A peça com o mesmo título e que foi base do filme, fez grande sucesso e rendeu um Tony de Melhor Ator Coadjuvante para Ellen Barkin e John Benjamin Hickey, além das indicações de Melhor Diretor e Melhor Ator. O texto, inclusive, teve várias adaptações fora da Broadway, em Londres e Los Angeles, nos anos 1980.

Um comentário:

Unknown disse...

"The Normal Heart"(EUA,dir.Ryan Murphy, 2014), que acabo de assistir,um filme sobre a gênese da AIDS/HIV na Nova Iorque dos anos 1980 é uma das experiências estéticas mais contundentes que tive em minha vida.

Baseado numa peça teatral escrita por Larry Kramer em1985, nos narra as lutas políticas sobre o então "câncer gay". Os regimes de verdade produzidos sobre a epidemia; as dificuldades da comunidade gay em abdicar de sua liberdade sexual tão duramente construída, em prol da contenção da doença; a negligência do poder público diante da questão proposta pelas lideranças gays protagonistas do filme.

É preciso sublinhar que "naquele momento histórico, silêncio, armário e vergonha significavam morte", lembra o diretor, a partir das conversas que teve com o roteirista Larry Kramer, que fez a obra com tons assumidamente biográficos.A atuação do Comitê da Crise da Saúde dos Homens Gays, fruto dos movimentos sociais pelos direitos civis homossexuais estadunidenses na década de 1980.

"Os tempos mudaram, mas a discussão sobre a epidemia global da Aids é ainda tão importante e contemporânea quanto o debate sobre o casamento entre pessoas do mesmo sexo e a luta por termos, todos nós, o direito de sermos amados e aceitos como cidadãos, independentemente da afetividade sexual. A História provou que Larry estava certo. De herético, ele se transformou em um dos heróis do movimento pelos direitos civis dos gays nos EUA", nos diz Murphy."
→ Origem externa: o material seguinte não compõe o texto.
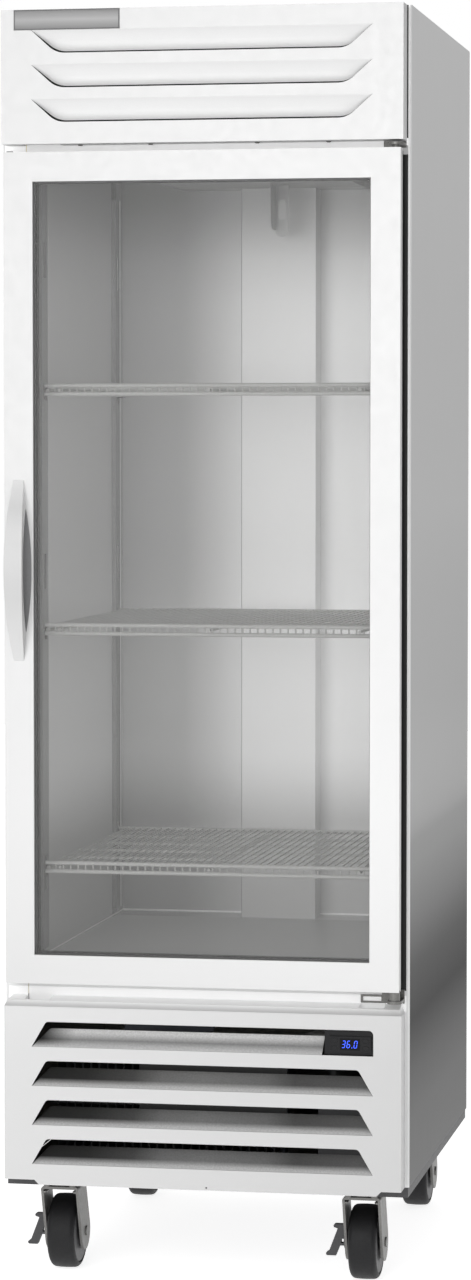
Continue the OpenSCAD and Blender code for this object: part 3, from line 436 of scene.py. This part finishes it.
def liner_steel(name, marks=(), gain=1.0, lamp=1.0):
    """Grained steel of the storage space, with painted light and shade: brighter on the right of the back
    wall, darker near the top and low down.

    marks are pairs of limits and a grey: painted shade and highlights that differ from the sheet round them.
    gain scales the sheet's tone, and lamp is the strength of a painted glow that stands in for the light of
    the cabinet's lamp.
    """
    paint = Paint(name, (0.5, 0.5, 0.5), Metallic=0.3, Roughness=0.42)
    start, end = -0.3, 0.2
    back_y = DUCT[0].y - 10 * MM
    height = paint.along("Z", *STORAGE_Z)
    # painted shade: darker near the ceiling and low down
    painted_shade_by_height = paint.shade(height, [
        (0, 0.60), (0.06, 0.68), (0.13, 0.70), (0.16, 0.83), (0.19, 0.95), (0.22, 1.0),
        (0.3, 1.0), (0.5, 0.92), (0.82, 0.92), (0.873, 0.85), (0.925, 0.62), (0.955, 0.52),
    ])
    # painted light: the back wall brighter towards the right, the side walls a little darker towards the
    # back
    walls = paint.blend(paint.along("Y", start, end), grey(0.80 * gain), grey(0.70 * gain))
    shades = [
        (0.0, 0.44), (0.12, 0.46), (0.25, 0.48), (0.35, 0.68),
        (0.45, 0.90), (0.5, 0.95), (0.62, 0.96), (1, 0.98),
    ]
    back = paint.shade(paint.along("X", start, end), [(at, min(1, tone * gain)) for at, tone in shades])
    rear = paint.shade(paint.along("Y", back_y, back_y + 4 * MM), [(0, 0), (1, 1)])
    sheet = paint.multiply(painted_shade_by_height, paint.blend(rear, walls, back))
    for limits, tone in marks:
        sheet = paint.blend(paint.inside(limits), sheet, grey(tone))
    grain = paint.noise(420, detail=4)
    specks = paint.shade(grain, [(0.3, 0.93), (0.7, 1.0)])
    paint.put("Base Color", paint.multiply(sheet, specks))
    # painted glow that stands in for the light of the cabinet's lamp, stronger where the walls are lit
    painted_lamp_glow = paint.shade(height, [
        (0, 0.02), (0.06, 0.035), (0.13, 0.035), (0.16, 0.06), (0.19, 0.085), (0.22, 0.10),
        (0.3, 0.095), (0.5, 0.06), (0.82, 0.06), (0.873, 0.045), (0.925, 0.015), (0.955, 0.0),
    ])
    paint.put("Emission Color", paint.multiply(painted_lamp_glow, specks))
    paint.set("Emission Strength", lamp)
    paint.bump(grain, 0.15)
    return paint.material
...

"The Normal Heart" é uma sequência de imagens sobre a vida, a morte, a vulnerabilidade, o governo e os governamentos dos corpos, da saúde coletiva ... mas também dos silêncios, dos "armários" que sujeitam, das lutas dos movimentos sociais e as tensões dentro dos próprios grupos societários com "identidade" de gênero e de orientação sexual... não bastasse tudo isso, é uma bela narrativa sobre o amor que OUSA dizer seu nome, fazendo um trocadilho com a célebre citação de Oscar Wilde.